### [EXERCISE DETAILS]
Copy each line of the listing below exactly.
───── MATERIAL ─────
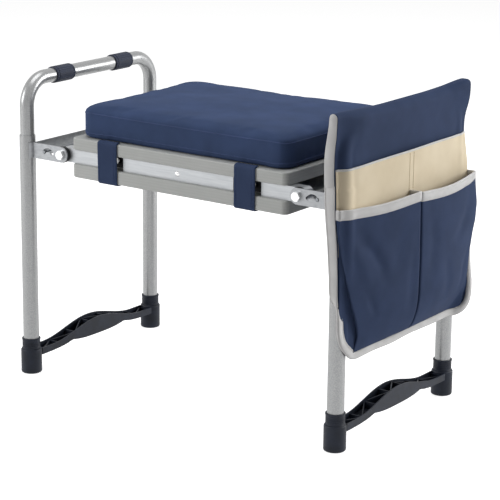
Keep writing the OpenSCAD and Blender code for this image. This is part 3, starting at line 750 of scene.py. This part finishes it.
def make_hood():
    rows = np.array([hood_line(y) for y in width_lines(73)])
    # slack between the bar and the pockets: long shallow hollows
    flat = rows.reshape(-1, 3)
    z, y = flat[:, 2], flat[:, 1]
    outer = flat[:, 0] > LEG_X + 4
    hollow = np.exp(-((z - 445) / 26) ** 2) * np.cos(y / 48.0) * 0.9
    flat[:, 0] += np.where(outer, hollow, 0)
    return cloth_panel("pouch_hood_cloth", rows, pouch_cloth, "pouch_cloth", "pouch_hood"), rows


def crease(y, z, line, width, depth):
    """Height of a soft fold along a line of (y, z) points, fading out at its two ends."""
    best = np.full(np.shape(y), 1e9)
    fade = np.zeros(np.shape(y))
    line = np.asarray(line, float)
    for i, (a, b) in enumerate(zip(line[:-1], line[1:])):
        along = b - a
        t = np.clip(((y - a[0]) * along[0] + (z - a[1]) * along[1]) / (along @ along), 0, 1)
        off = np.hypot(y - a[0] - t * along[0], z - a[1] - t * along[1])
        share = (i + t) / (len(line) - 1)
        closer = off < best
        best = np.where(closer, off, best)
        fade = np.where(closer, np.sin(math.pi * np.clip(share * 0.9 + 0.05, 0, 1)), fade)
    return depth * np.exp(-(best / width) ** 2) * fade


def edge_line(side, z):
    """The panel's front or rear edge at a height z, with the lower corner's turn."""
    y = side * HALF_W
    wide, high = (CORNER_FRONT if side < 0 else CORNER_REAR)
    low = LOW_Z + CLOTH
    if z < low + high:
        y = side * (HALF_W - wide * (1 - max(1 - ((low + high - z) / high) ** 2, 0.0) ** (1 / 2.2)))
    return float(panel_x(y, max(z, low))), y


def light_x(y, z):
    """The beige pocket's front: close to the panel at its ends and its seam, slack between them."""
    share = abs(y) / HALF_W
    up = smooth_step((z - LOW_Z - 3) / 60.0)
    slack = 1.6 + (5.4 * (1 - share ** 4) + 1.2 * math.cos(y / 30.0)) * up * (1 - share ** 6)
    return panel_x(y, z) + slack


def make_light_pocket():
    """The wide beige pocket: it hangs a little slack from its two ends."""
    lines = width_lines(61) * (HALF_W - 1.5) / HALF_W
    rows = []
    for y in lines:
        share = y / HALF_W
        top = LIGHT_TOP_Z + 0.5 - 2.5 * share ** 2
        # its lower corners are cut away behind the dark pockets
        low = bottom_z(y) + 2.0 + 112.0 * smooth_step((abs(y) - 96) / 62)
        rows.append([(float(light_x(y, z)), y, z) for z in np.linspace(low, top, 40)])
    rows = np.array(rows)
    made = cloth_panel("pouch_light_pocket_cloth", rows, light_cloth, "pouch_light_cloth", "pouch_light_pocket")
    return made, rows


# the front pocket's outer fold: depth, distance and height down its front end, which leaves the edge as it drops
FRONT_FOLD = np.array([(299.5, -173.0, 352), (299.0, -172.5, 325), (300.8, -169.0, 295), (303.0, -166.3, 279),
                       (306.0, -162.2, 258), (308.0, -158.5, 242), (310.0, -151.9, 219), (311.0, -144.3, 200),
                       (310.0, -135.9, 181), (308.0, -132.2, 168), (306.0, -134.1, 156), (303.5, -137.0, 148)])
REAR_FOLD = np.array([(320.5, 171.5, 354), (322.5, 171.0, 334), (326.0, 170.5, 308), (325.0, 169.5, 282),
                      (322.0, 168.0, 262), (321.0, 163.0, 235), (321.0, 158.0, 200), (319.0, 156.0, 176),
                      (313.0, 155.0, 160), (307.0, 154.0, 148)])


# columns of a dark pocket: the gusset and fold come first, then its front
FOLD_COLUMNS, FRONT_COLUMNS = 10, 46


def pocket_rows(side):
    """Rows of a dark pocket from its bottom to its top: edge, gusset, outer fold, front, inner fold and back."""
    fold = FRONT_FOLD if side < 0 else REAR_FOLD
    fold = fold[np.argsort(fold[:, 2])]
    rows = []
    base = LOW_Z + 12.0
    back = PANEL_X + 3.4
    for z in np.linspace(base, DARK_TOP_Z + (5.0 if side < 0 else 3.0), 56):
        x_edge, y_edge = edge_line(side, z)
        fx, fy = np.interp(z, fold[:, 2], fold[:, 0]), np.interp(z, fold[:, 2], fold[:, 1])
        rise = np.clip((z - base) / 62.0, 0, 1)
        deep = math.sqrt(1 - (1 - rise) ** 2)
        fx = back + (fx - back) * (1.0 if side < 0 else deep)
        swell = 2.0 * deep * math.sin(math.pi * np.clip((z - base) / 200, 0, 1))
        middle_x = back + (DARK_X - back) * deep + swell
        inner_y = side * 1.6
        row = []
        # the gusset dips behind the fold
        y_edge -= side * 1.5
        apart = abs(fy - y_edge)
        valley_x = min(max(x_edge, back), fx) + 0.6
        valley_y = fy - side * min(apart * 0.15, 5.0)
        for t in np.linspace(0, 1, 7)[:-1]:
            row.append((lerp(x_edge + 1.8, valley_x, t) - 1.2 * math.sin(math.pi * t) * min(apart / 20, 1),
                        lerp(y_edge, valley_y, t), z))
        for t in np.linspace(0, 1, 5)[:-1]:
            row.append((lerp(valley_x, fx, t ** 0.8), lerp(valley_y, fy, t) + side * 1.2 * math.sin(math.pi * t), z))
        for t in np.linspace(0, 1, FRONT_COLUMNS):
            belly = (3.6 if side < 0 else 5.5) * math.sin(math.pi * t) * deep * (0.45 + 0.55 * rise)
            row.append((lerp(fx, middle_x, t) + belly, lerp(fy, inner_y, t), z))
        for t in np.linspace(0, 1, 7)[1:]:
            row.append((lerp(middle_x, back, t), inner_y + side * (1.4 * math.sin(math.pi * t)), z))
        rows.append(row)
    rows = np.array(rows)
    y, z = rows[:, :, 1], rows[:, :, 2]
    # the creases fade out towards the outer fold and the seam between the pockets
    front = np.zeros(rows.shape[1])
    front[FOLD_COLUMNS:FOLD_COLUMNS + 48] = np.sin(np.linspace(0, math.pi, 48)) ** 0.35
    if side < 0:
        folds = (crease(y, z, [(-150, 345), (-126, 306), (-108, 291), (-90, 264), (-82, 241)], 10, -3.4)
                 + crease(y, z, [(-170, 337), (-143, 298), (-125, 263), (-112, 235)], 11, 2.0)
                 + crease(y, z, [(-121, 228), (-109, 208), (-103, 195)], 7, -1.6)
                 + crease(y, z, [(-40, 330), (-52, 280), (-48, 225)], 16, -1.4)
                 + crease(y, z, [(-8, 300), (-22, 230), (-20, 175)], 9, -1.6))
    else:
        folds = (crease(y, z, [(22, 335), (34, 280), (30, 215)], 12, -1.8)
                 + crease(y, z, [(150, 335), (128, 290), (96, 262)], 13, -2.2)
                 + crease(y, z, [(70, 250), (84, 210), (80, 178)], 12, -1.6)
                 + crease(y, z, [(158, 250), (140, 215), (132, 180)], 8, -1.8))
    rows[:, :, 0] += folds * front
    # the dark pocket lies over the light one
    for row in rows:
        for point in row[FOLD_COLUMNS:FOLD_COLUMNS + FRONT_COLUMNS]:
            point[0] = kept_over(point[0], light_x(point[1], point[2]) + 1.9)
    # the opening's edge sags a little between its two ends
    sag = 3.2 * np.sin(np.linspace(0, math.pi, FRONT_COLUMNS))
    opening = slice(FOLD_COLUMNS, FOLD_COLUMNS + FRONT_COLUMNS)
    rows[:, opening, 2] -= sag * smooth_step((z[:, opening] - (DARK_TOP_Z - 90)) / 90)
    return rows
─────
### [TASK OUTPUT]
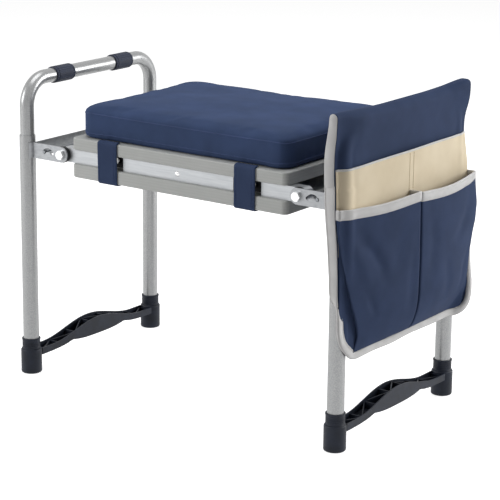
Keep writing the OpenSCAD and Blender code for this image. This is part 3, starting at line 750 of scene.py. This part finishes it.
def make_hood():
    rows = np.array([hood_line(y) for y in width_lines(73)])
    # slack between the bar and the pockets: long shallow hollows
    flat = rows.reshape(-1, 3)
    z, y = flat[:, 2], flat[:, 1]
    outer = flat[:, 0] > LEG_X + 4
    hollow = np.exp(-((z - 445) / 26) ** 2) * np.cos(y / 48.0) * 0.9
    flat[:, 0] += np.where(outer, hollow, 0)
    return cloth_panel("pouch_hood_cloth", rows, pouch_cloth, "pouch_cloth", "pouch_hood"), rows


def crease(y, z, line, width, depth):
    """Height of a soft fold along a line of (y, z) points, fading out at its two ends."""
    best = np.full(np.shape(y), 1e9)
    fade = np.zeros(np.shape(y))
    line = np.asarray(line, float)
    for i, (a, b) in enumerate(zip(line[:-1], line[1:])):
        along = b - a
        t = np.clip(((y - a[0]) * along[0] + (z - a[1]) * along[1]) / (along @ along), 0, 1)
        off = np.hypot(y - a[0] - t * along[0], z - a[1] - t * along[1])
        share = (i + t) / (len(line) - 1)
        closer = off < best
        best = np.where(closer, off, best)
        fade = np.where(closer, np.sin(math.pi * np.clip(share * 0.9 + 0.05, 0, 1)), fade)
    return depth * np.exp(-(best / width) ** 2) * fade


def edge_line(side, z):
    """The panel's front or rear edge at a height z, with the lower corner's turn."""
    y = side * HALF_W
    wide, high = (CORNER_FRONT if side < 0 else CORNER_REAR)
    low = LOW_Z + CLOTH
    if z < low + high:
        y = side * (HALF_W - wide * (1 - max(1 - ((low + high - z) / high) ** 2, 0.0) ** (1 / 2.2)))
    return float(panel_x(y, max(z, low))), y


def light_x(y, z):
    """The beige pocket's front: close to the panel at its ends and its seam, slack between them."""
    share = abs(y) / HALF_W
    up = smooth_step((z - LOW_Z - 3) / 60.0)
    slack = 1.6 + (5.4 * (1 - share ** 4) + 1.2 * math.cos(y / 30.0)) * up * (1 - share ** 6)
    return panel_x(y, z) + slack


def make_light_pocket():
    """The wide beige pocket: it hangs a little slack from its two ends."""
    lines = width_lines(61) * (HALF_W - 1.5) / HALF_W
    rows = []
    for y in lines:
        share = y / HALF_W
        top = LIGHT_TOP_Z + 0.5 - 2.5 * share ** 2
        # its lower corners are cut away behind the dark pockets
        low = bottom_z(y) + 2.0 + 112.0 * smooth_step((abs(y) - 96) / 62)
        rows.append([(float(light_x(y, z)), y, z) for z in np.linspace(low, top, 40)])
    rows = np.array(rows)
    made = cloth_panel("pouch_light_pocket_cloth", rows, light_cloth, "pouch_light_cloth", "pouch_light_pocket")
    return made, rows


# the front pocket's outer fold: depth, distance and height down its front end, which leaves the edge as it drops
FRONT_FOLD = np.array([(299.5, -173.0, 352), (299.0, -172.5, 325), (300.8, -169.0, 295), (303.0, -166.3, 279),
                       (306.0, -162.2, 258), (308.0, -158.5, 242), (310.0, -151.9, 219), (311.0, -144.3, 200),
                       (310.0, -135.9, 181), (308.0, -132.2, 168), (306.0, -134.1, 156), (303.5, -137.0, 148)])
REAR_FOLD = np.array([(320.5, 171.5, 354), (322.5, 171.0, 334), (326.0, 170.5, 308), (325.0, 169.5, 282),
                      (322.0, 168.0, 262), (321.0, 163.0, 235), (321.0, 158.0, 200), (319.0, 156.0, 176),
                      (313.0, 155.0, 160), (307.0, 154.0, 148)])


# columns of a dark pocket: the gusset and fold come first, then its front
FOLD_COLUMNS, FRONT_COLUMNS = 10, 46


def pocket_rows(side):
    """Rows of a dark pocket from its bottom to its top: edge, gusset, outer fold, front, inner fold and back."""
    fold = FRONT_FOLD if side < 0 else REAR_FOLD
    fold = fold[np.argsort(fold[:, 2])]
    rows = []
    base = LOW_Z + 12.0
    back = PANEL_X + 3.4
    for z in np.linspace(base, DARK_TOP_Z + (5.0 if side < 0 else 3.0), 56):
        x_edge, y_edge = edge_line(side, z)
        fx, fy = np.interp(z, fold[:, 2], fold[:, 0]), np.interp(z, fold[:, 2], fold[:, 1])
        rise = np.clip((z - base) / 62.0, 0, 1)
        deep = math.sqrt(1 - (1 - rise) ** 2)
        fx = back + (fx - back) * (1.0 if side < 0 else deep)
        swell = 2.0 * deep * math.sin(math.pi * np.clip((z - base) / 200, 0, 1))
        middle_x = back + (DARK_X - back) * deep + swell
        inner_y = side * 1.6
        row = []
        # the gusset dips behind the fold
        y_edge -= side * 1.5
        apart = abs(fy - y_edge)
        valley_x = min(max(x_edge, back), fx) + 0.6
        valley_y = fy - side * min(apart * 0.15, 5.0)
        for t in np.linspace(0, 1, 7)[:-1]:
            row.append((lerp(x_edge + 1.8, valley_x, t) - 1.2 * math.sin(math.pi * t) * min(apart / 20, 1),
                        lerp(y_edge, valley_y, t), z))
        for t in np.linspace(0, 1, 5)[:-1]:
            row.append((lerp(valley_x, fx, t ** 0.8), lerp(valley_y, fy, t) + side * 1.2 * math.sin(math.pi * t), z))
        for t in np.linspace(0, 1, FRONT_COLUMNS):
            belly = (3.6 if side < 0 else 5.5) * math.sin(math.pi * t) * deep * (0.45 + 0.55 * rise)
            row.append((lerp(fx, middle_x, t) + belly, lerp(fy, inner_y, t), z))
        for t in np.linspace(0, 1, 7)[1:]:
            row.append((lerp(middle_x, back, t), inner_y + side * (1.4 * math.sin(math.pi * t)), z))
        rows.append(row)
    rows = np.array(rows)
    y, z = rows[:, :, 1], rows[:, :, 2]
    # the creases fade out towards the outer fold and the seam between the pockets
    front = np.zeros(rows.shape[1])
    front[FOLD_COLUMNS:FOLD_COLUMNS + 48] = np.sin(np.linspace(0, math.pi, 48)) ** 0.35
    if side < 0:
        folds = (crease(y, z, [(-150, 345), (-126, 306), (-108, 291), (-90, 264), (-82, 241)], 10, -3.4)
                 + crease(y, z, [(-170, 337), (-143, 298), (-125, 263), (-112, 235)], 11, 2.0)
                 + crease(y, z, [(-121, 228), (-109, 208), (-103, 195)], 7, -1.6)
                 + crease(y, z, [(-40, 330), (-52, 280), (-48, 225)], 16, -1.4)
                 + crease(y, z, [(-8, 300), (-22, 230), (-20, 175)], 9, -1.6))
    else:
        folds = (crease(y, z, [(22, 335), (34, 280), (30, 215)], 12, -1.8)
                 + crease(y, z, [(150, 335), (128, 290), (96, 262)], 13, -2.2)
                 + crease(y, z, [(70, 250), (84, 210), (80, 178)], 12, -1.6)
                 + crease(y, z, [(158, 250), (140, 215), (132, 180)], 8, -1.8))
    rows[:, :, 0] += folds * front
    # the dark pocket lies over the light one
    for row in rows:
        for point in row[FOLD_COLUMNS:FOLD_COLUMNS + FRONT_COLUMNS]:
            point[0] = kept_over(point[0], light_x(point[1], point[2]) + 1.9)
    # the opening's edge sags a little between its two ends
    sag = 3.2 * np.sin(np.linspace(0, math.pi, FRONT_COLUMNS))
    opening = slice(FOLD_COLUMNS, FOLD_COLUMNS + FRONT_COLUMNS)
    rows[:, opening, 2] -= sag * smooth_step((z[:, opening] - (DARK_TOP_Z - 90)) / 90)
    return rows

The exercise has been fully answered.